### DATASET EXTRACT
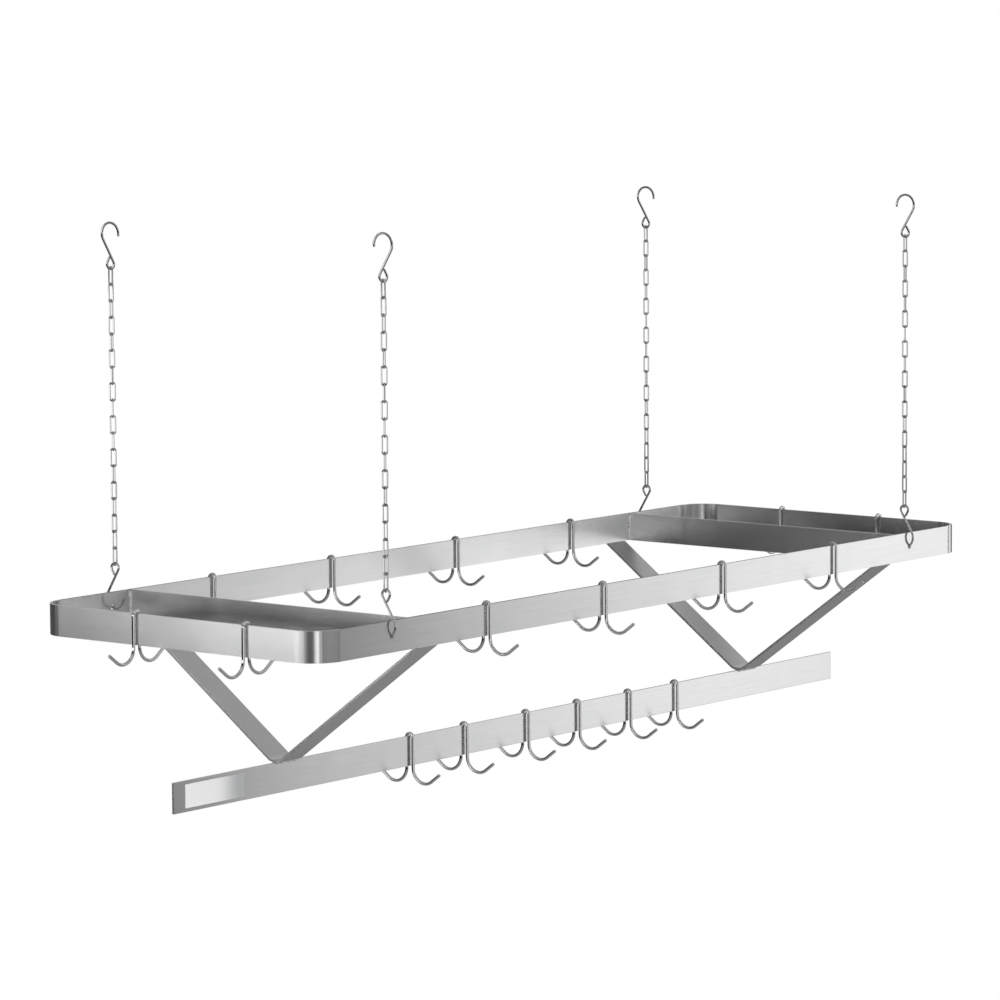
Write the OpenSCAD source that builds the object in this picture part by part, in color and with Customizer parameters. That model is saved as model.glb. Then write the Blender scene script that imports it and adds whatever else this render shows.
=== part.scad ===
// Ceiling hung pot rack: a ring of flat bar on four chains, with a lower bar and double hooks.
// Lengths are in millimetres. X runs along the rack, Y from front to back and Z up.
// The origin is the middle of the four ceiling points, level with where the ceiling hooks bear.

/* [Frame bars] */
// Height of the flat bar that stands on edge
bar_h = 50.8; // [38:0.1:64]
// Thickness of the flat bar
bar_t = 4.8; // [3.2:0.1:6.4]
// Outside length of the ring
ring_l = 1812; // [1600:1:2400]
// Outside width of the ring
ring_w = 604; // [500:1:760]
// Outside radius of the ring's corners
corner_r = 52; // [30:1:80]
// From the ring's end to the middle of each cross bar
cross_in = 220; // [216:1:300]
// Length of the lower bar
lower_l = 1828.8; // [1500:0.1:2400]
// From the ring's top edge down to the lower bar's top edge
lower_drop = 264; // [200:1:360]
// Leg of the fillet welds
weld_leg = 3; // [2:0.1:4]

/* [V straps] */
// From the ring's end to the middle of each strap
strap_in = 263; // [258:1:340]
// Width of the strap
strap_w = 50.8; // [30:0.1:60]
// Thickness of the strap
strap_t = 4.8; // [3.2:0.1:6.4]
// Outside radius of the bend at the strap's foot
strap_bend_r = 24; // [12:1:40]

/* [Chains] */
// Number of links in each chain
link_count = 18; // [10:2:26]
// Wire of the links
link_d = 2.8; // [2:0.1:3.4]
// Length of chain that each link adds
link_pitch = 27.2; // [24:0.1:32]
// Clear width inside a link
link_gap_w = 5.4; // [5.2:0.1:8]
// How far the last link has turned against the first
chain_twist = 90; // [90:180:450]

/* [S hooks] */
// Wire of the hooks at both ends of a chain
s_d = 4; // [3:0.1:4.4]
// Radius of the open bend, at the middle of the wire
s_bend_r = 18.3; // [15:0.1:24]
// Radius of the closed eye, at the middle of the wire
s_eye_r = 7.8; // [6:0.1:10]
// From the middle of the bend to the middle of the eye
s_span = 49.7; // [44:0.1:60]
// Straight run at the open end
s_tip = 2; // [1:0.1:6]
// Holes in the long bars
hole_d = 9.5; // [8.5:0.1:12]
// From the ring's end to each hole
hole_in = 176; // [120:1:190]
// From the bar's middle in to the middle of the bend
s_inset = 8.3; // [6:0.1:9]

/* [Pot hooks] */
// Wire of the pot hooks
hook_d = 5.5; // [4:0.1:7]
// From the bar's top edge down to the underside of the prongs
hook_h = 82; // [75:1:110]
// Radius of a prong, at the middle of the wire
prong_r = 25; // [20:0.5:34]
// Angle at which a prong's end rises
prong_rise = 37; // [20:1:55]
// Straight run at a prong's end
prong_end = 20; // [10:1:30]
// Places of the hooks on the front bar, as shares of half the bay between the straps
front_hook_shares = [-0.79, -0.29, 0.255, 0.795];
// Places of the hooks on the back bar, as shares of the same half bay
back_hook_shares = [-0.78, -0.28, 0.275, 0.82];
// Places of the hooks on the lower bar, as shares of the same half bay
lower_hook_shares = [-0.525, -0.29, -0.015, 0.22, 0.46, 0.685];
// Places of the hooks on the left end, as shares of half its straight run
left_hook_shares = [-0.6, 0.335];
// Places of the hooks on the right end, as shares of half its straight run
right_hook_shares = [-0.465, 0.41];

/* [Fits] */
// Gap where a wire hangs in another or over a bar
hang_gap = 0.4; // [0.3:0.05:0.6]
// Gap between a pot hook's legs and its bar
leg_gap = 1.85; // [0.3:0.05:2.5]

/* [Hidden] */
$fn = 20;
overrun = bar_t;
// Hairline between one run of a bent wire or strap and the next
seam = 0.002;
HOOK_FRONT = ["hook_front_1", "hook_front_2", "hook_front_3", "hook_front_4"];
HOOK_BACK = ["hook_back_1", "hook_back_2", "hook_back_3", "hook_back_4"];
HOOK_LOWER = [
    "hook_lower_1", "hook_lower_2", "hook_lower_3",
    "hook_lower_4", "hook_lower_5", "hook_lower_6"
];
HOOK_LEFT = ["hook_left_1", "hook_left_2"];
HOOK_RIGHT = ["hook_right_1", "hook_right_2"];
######
▶ _TO BE DONE_
Could you quote the material above in full, exactly as it stands?

▶ _FULL ANSWER_
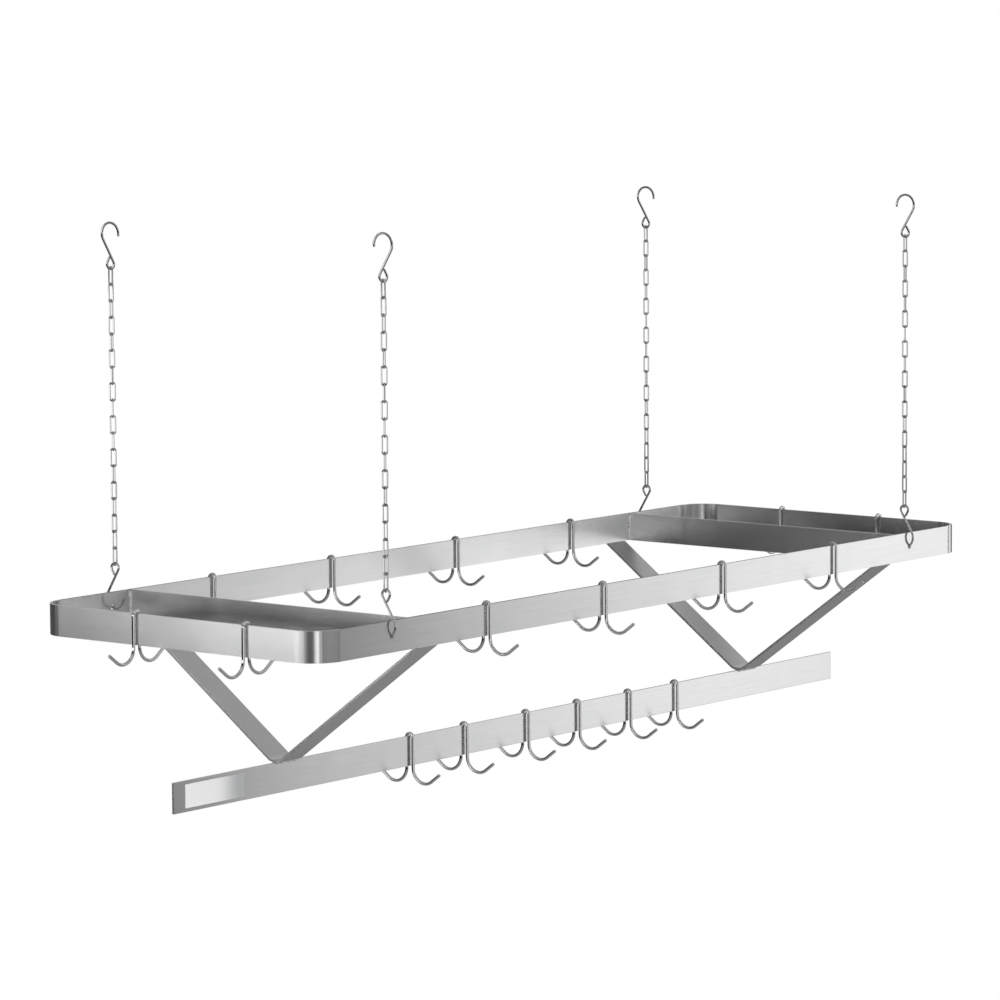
Write the OpenSCAD source that builds the object in this picture part by part, in color and with Customizer parameters. That model is saved as model.glb. Then write the Blender scene script that imports it and adds whatever else this render shows.
=== part.scad ===
// Ceiling hung pot rack: a ring of flat bar on four chains, with a lower bar and double hooks.
// Lengths are in millimetres. X runs along the rack, Y from front to back and Z up.
// The origin is the middle of the four ceiling points, level with where the ceiling hooks bear.

/* [Frame bars] */
// Height of the flat bar that stands on edge
bar_h = 50.8; // [38:0.1:64]
// Thickness of the flat bar
bar_t = 4.8; // [3.2:0.1:6.4]
// Outside length of the ring
ring_l = 1812; // [1600:1:2400]
// Outside width of the ring
ring_w = 604; // [500:1:760]
// Outside radius of the ring's corners
corner_r = 52; // [30:1:80]
// From the ring's end to the middle of each cross bar
cross_in = 220; // [216:1:300]
// Length of the lower bar
lower_l = 1828.8; // [1500:0.1:2400]
// From the ring's top edge down to the lower bar's top edge
lower_drop = 264; // [200:1:360]
// Leg of the fillet welds
weld_leg = 3; // [2:0.1:4]

/* [V straps] */
// From the ring's end to the middle of each strap
strap_in = 263; // [258:1:340]
// Width of the strap
strap_w = 50.8; // [30:0.1:60]
// Thickness of the strap
strap_t = 4.8; // [3.2:0.1:6.4]
// Outside radius of the bend at the strap's foot
strap_bend_r = 24; // [12:1:40]

/* [Chains] */
// Number of links in each chain
link_count = 18; // [10:2:26]
// Wire of the links
link_d = 2.8; // [2:0.1:3.4]
// Length of chain that each link adds
link_pitch = 27.2; // [24:0.1:32]
// Clear width inside a link
link_gap_w = 5.4; // [5.2:0.1:8]
// How far the last link has turned against the first
chain_twist = 90; // [90:180:450]

/* [S hooks] */
// Wire of the hooks at both ends of a chain
s_d = 4; // [3:0.1:4.4]
// Radius of the open bend, at the middle of the wire
s_bend_r = 18.3; // [15:0.1:24]
// Radius of the closed eye, at the middle of the wire
s_eye_r = 7.8; // [6:0.1:10]
// From the middle of the bend to the middle of the eye
s_span = 49.7; // [44:0.1:60]
// Straight run at the open end
s_tip = 2; // [1:0.1:6]
// Holes in the long bars
hole_d = 9.5; // [8.5:0.1:12]
// From the ring's end to each hole
hole_in = 176; // [120:1:190]
// From the bar's middle in to the middle of the bend
s_inset = 8.3; // [6:0.1:9]

/* [Pot hooks] */
// Wire of the pot hooks
hook_d = 5.5; // [4:0.1:7]
// From the bar's top edge down to the underside of the prongs
hook_h = 82; // [75:1:110]
// Radius of a prong, at the middle of the wire
prong_r = 25; // [20:0.5:34]
// Angle at which a prong's end rises
prong_rise = 37; // [20:1:55]
// Straight run at a prong's end
prong_end = 20; // [10:1:30]
// Places of the hooks on the front bar, as shares of half the bay between the straps
front_hook_shares = [-0.79, -0.29, 0.255, 0.795];
// Places of the hooks on the back bar, as shares of the same half bay
back_hook_shares = [-0.78, -0.28, 0.275, 0.82];
// Places of the hooks on the lower bar, as shares of the same half bay
lower_hook_shares = [-0.525, -0.29, -0.015, 0.22, 0.46, 0.685];
// Places of the hooks on the left end, as shares of half its straight run
left_hook_shares = [-0.6, 0.335];
// Places of the hooks on the right end, as shares of half its straight run
right_hook_shares = [-0.465, 0.41];

/* [Fits] */
// Gap where a wire hangs in another or over a bar
hang_gap = 0.4; // [0.3:0.05:0.6]
// Gap between a pot hook's legs and its bar
leg_gap = 1.85; // [0.3:0.05:2.5]

/* [Hidden] */
$fn = 20;
overrun = bar_t;
// Hairline between one run of a bent wire or strap and the next
seam = 0.002;
HOOK_FRONT = ["hook_front_1", "hook_front_2", "hook_front_3", "hook_front_4"];
HOOK_BACK = ["hook_back_1", "hook_back_2", "hook_back_3", "hook_back_4"];
HOOK_LOWER = [
    "hook_lower_1", "hook_lower_2", "hook_lower_3",
    "hook_lower_4", "hook_lower_5", "hook_lower_6"
];
HOOK_LEFT = ["hook_left_1", "hook_left_2"];
HOOK_RIGHT = ["hook_right_1", "hook_right_2"];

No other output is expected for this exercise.